§ **Exercise material**:
○ ○ ○

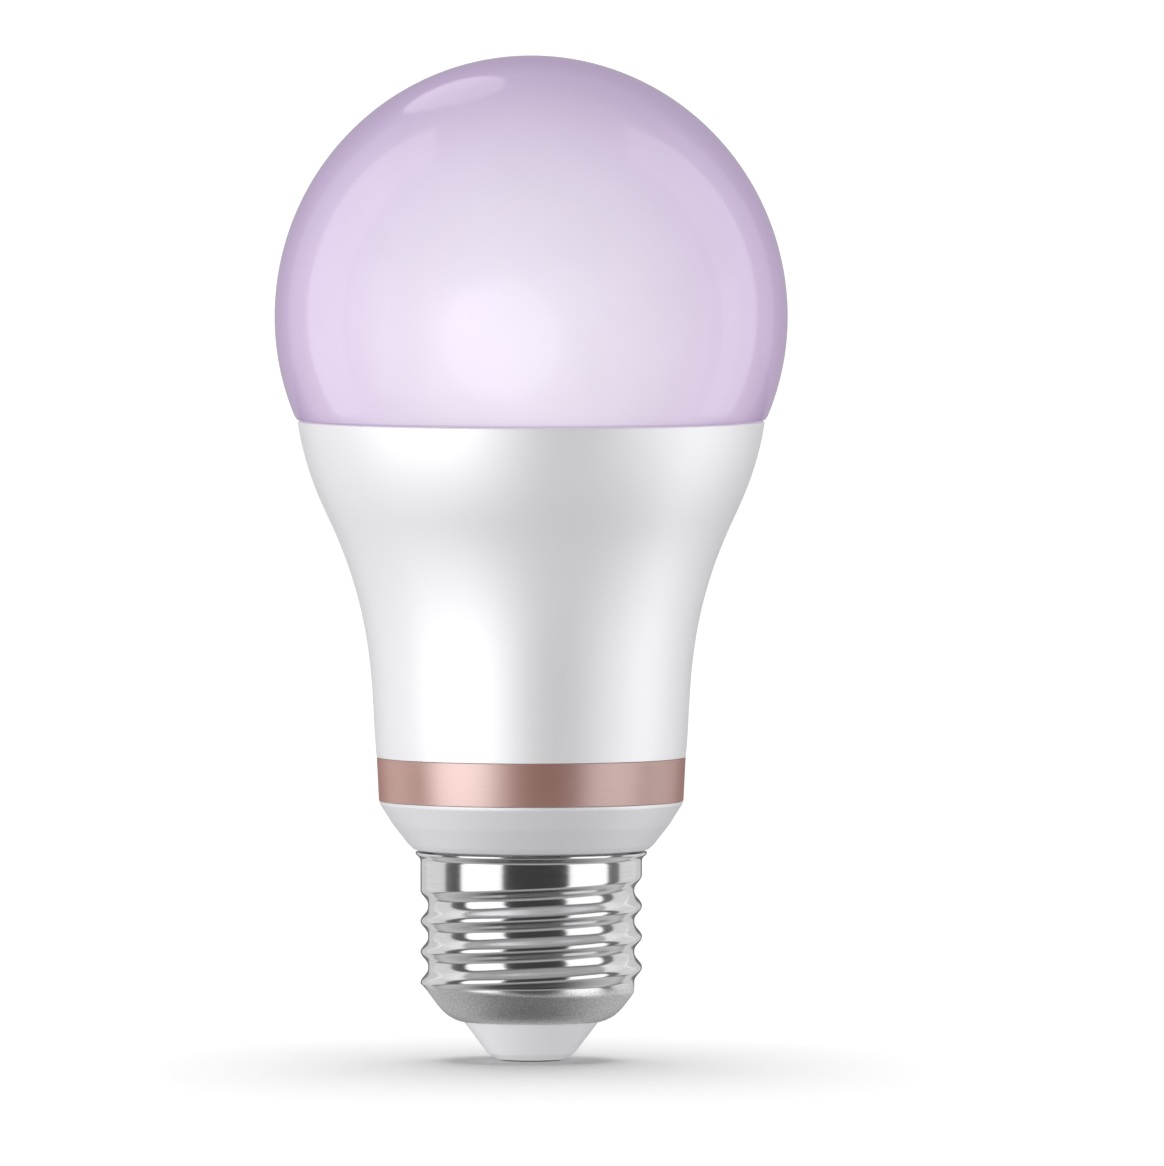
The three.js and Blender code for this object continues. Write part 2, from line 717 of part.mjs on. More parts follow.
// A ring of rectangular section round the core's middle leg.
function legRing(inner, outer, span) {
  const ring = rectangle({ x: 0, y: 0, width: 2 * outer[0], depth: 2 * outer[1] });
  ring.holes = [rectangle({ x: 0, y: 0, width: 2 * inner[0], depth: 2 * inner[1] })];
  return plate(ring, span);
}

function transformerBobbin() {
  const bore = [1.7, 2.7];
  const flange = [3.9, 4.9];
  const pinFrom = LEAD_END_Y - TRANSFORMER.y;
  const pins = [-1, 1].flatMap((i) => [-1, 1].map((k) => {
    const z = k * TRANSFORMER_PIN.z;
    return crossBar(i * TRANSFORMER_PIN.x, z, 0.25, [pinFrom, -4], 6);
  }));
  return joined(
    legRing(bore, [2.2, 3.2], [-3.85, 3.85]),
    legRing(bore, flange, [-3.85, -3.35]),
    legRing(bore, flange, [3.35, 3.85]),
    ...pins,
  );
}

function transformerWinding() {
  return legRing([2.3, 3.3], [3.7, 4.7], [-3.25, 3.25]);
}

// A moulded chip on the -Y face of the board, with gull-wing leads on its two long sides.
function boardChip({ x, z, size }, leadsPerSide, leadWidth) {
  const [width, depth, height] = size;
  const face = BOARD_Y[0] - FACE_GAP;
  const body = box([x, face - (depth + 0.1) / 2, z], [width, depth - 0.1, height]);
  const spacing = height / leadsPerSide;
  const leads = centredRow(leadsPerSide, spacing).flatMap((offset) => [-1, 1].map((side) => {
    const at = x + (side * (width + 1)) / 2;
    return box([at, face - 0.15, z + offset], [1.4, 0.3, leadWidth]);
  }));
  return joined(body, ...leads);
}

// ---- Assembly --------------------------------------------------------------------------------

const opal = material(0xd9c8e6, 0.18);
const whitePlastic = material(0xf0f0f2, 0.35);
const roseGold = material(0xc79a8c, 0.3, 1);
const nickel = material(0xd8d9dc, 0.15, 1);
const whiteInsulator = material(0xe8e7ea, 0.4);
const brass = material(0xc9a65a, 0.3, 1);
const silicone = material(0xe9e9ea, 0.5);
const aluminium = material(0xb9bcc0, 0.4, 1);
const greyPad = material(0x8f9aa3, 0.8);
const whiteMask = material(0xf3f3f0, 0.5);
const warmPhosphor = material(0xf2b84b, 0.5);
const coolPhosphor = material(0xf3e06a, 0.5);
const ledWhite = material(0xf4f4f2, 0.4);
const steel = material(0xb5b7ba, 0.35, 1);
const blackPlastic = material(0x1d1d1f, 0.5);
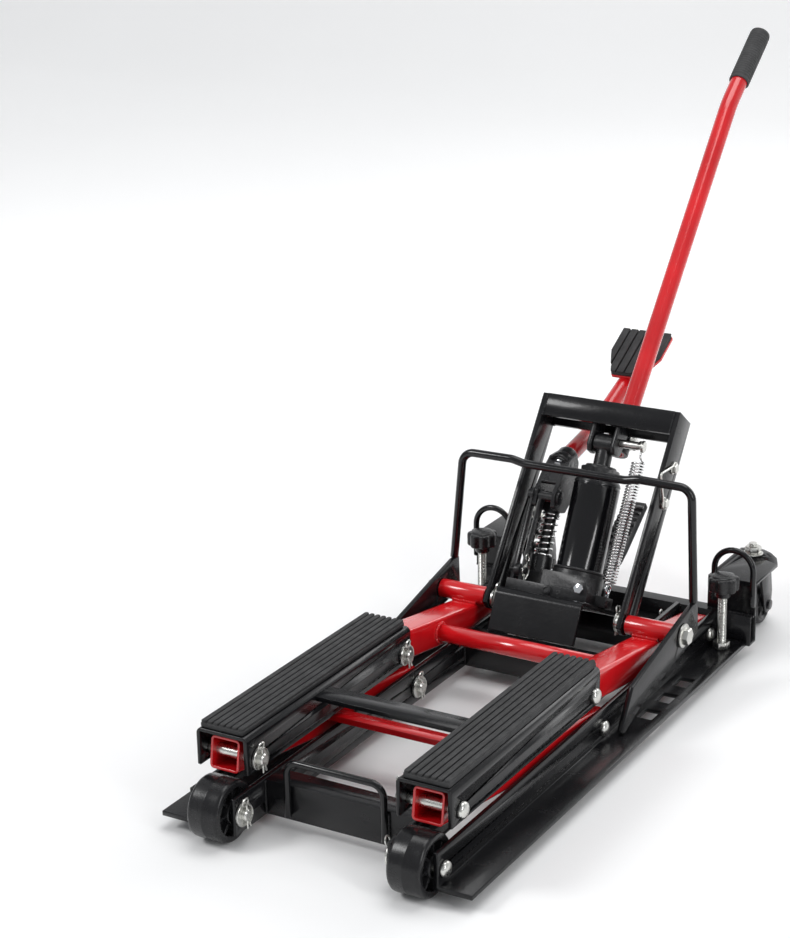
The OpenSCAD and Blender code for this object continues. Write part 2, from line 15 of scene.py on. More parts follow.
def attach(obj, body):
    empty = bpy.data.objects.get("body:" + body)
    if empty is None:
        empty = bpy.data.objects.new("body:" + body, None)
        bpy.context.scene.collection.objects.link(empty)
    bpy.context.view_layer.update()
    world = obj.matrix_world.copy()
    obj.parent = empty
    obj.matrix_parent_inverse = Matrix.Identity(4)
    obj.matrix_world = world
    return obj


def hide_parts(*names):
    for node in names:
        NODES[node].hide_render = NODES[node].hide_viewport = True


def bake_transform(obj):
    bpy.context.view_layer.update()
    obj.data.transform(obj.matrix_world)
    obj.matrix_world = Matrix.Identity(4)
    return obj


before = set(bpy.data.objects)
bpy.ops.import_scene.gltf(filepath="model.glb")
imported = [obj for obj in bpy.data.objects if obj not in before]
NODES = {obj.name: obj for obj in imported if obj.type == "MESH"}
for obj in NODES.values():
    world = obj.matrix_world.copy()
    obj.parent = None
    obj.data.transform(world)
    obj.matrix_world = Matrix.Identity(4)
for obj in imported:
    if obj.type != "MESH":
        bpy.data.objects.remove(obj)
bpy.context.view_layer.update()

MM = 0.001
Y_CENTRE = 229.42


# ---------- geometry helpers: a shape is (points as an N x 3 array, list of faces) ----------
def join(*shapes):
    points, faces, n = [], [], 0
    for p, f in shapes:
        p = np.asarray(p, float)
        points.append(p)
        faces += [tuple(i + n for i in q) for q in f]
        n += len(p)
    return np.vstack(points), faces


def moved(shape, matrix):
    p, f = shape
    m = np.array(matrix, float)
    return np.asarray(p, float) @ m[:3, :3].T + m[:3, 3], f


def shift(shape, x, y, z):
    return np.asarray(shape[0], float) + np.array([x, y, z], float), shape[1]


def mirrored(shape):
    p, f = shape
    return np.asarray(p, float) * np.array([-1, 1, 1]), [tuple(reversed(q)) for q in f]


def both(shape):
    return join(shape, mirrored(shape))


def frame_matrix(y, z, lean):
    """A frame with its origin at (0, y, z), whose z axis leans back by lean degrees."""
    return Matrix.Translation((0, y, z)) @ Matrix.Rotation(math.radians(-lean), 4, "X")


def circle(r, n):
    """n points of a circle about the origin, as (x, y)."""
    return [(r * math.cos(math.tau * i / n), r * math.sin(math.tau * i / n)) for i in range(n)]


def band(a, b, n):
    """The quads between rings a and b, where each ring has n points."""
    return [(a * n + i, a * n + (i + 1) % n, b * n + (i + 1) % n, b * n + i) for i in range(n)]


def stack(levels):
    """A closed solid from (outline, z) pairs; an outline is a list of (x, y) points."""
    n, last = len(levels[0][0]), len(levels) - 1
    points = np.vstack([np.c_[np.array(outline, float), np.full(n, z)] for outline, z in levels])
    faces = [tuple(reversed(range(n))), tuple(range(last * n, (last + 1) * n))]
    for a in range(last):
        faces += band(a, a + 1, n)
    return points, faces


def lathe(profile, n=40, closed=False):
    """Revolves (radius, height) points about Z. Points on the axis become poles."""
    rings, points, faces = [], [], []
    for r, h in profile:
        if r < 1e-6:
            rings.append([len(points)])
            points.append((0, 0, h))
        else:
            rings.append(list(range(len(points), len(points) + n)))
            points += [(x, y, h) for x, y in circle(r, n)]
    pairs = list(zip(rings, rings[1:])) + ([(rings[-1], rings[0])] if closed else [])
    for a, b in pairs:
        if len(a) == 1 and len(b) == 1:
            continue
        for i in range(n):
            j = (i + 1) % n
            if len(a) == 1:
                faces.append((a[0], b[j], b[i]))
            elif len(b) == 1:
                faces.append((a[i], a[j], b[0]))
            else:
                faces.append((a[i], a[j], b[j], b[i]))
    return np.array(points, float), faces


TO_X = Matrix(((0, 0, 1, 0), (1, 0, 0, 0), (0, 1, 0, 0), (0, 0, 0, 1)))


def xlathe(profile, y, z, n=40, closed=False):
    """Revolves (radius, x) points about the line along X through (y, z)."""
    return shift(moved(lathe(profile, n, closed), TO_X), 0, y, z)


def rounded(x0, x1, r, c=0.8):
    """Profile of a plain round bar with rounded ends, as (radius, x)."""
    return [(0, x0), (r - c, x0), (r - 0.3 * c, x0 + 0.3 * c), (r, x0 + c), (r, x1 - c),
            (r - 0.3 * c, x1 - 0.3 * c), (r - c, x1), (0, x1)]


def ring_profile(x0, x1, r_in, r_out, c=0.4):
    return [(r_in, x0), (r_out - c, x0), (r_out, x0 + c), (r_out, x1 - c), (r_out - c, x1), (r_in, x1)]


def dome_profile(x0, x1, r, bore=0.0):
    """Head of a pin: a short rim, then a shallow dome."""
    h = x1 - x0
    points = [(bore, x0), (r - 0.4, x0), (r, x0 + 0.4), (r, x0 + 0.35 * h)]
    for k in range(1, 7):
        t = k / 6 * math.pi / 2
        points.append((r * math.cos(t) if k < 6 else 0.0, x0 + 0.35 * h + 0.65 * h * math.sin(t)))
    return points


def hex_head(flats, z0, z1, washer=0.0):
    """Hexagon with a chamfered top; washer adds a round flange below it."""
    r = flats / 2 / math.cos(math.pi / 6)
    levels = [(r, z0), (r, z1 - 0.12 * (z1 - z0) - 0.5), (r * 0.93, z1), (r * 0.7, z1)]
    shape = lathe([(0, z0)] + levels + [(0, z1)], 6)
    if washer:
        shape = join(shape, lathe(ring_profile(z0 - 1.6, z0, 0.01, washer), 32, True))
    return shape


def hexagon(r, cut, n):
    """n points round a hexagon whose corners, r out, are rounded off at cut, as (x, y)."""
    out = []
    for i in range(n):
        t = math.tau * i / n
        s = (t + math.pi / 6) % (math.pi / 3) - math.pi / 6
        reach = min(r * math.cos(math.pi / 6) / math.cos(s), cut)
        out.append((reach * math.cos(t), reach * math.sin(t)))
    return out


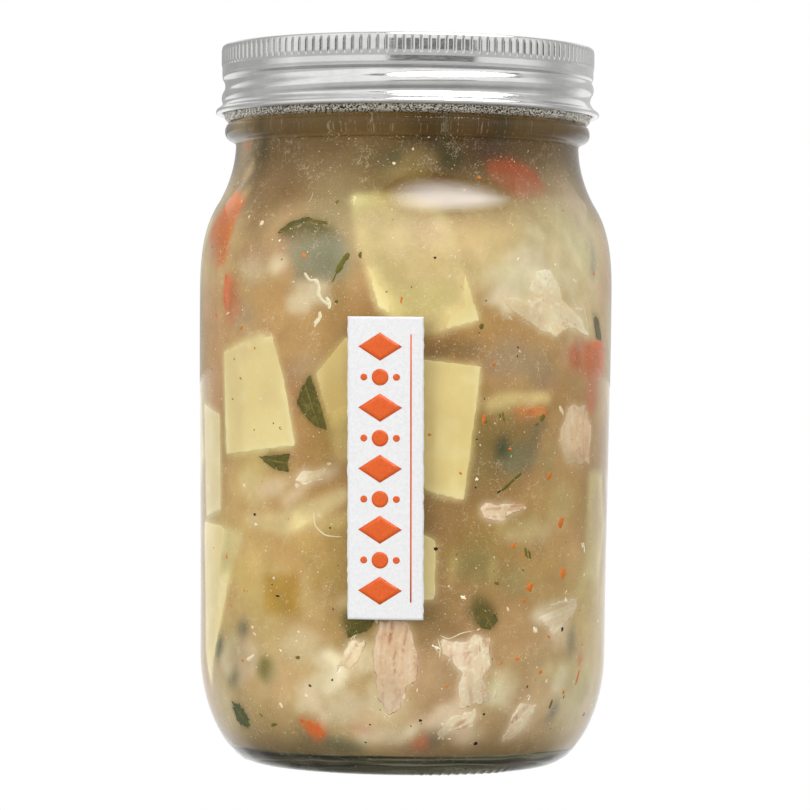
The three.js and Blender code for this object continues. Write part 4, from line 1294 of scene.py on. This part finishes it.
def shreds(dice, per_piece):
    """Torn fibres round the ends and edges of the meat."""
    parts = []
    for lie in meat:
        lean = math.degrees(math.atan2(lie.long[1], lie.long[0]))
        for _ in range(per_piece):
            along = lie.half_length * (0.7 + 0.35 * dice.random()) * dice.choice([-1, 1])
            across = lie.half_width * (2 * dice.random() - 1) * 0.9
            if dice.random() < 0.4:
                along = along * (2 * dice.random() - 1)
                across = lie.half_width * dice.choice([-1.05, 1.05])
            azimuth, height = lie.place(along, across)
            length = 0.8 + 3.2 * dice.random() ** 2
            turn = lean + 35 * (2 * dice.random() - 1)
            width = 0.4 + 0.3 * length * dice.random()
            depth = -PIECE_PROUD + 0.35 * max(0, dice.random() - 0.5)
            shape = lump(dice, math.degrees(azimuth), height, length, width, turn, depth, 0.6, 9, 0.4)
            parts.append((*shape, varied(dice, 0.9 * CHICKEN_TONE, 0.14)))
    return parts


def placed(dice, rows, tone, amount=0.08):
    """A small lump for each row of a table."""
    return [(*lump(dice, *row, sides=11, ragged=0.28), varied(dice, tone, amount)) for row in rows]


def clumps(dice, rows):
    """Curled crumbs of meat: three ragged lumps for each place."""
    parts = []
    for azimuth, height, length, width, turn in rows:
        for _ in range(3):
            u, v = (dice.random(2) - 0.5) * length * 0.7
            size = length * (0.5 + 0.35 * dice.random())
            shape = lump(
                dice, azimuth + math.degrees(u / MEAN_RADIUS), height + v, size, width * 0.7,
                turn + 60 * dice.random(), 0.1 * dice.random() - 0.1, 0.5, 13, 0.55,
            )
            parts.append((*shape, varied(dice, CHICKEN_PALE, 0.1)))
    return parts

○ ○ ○

Copy all lines from the material that hold "data".

§ **Full solution**:
    empty = bpy.data.objects.get("body:" + body)
        empty = bpy.data.objects.new("body:" + body, None)
    obj.data.transform(obj.matrix_world)
before = set(bpy.data.objects)
imported = [obj for obj in bpy.data.objects if obj not in before]
    obj.data.transform(world)
        bpy.data.objects.remove(obj)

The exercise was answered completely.